■ **Objective**: Search the data below for the word "from" and copy each line that holds it.

■ **Collected data**:

+===+

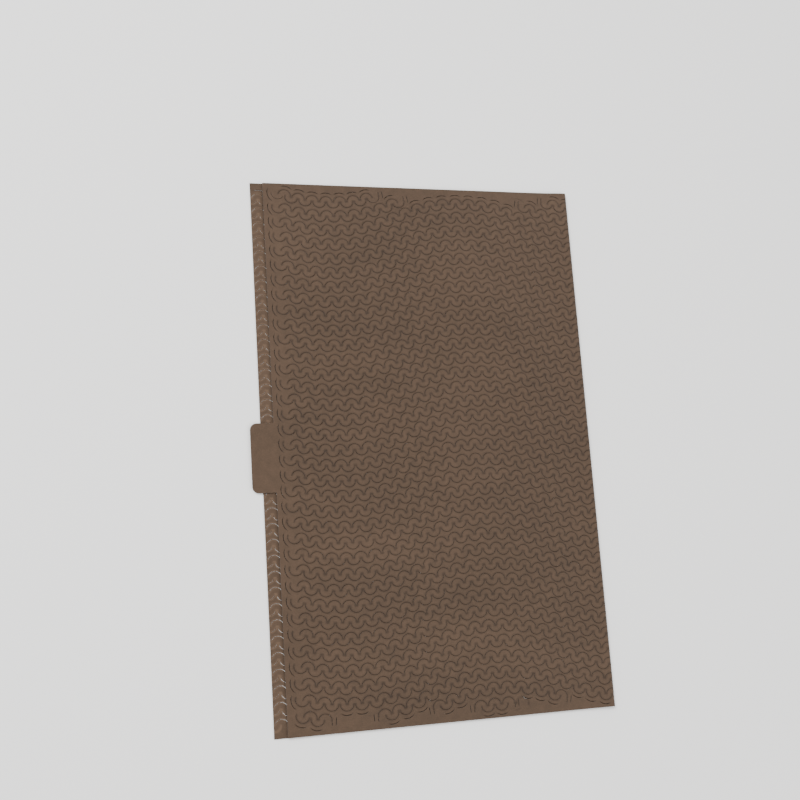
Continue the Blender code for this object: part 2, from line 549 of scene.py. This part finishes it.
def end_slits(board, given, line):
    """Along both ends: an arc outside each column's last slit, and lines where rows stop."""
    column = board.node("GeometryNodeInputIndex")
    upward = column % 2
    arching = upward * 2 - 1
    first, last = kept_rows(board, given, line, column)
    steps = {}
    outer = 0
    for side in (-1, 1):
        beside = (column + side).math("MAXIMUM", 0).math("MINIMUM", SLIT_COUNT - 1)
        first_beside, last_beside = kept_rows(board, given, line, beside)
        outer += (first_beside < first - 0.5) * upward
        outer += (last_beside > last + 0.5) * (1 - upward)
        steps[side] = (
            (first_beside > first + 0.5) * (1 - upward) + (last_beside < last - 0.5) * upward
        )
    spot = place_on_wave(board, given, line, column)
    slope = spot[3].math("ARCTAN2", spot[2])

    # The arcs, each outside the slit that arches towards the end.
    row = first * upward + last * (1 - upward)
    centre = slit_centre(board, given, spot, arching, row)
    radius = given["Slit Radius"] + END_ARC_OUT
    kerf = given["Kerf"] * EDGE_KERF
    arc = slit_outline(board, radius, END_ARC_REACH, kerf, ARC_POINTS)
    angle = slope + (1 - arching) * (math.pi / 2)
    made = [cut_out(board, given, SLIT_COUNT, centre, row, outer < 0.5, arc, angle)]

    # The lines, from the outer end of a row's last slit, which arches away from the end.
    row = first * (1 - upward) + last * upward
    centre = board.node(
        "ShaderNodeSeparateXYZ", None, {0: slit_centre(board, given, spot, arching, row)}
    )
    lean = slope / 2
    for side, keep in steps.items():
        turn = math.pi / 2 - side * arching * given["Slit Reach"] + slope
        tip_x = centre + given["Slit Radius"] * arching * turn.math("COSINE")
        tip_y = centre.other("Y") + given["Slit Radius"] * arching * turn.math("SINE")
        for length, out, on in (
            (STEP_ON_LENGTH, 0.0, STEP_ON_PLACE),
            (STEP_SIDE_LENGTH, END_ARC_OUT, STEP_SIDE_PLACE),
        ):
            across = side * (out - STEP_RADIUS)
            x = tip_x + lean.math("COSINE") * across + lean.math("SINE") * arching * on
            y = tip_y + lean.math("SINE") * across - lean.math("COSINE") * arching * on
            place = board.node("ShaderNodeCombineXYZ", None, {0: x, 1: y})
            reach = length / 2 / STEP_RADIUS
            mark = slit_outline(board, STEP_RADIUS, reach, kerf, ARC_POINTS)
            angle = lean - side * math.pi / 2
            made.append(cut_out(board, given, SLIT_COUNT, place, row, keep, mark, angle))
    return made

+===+

■ **Task response**:
Continue the Blender code for this object: part 2, from line 549 of scene.py. This part finishes it.
    # The lines, from the outer end of a row's last slit, which arches away from the end.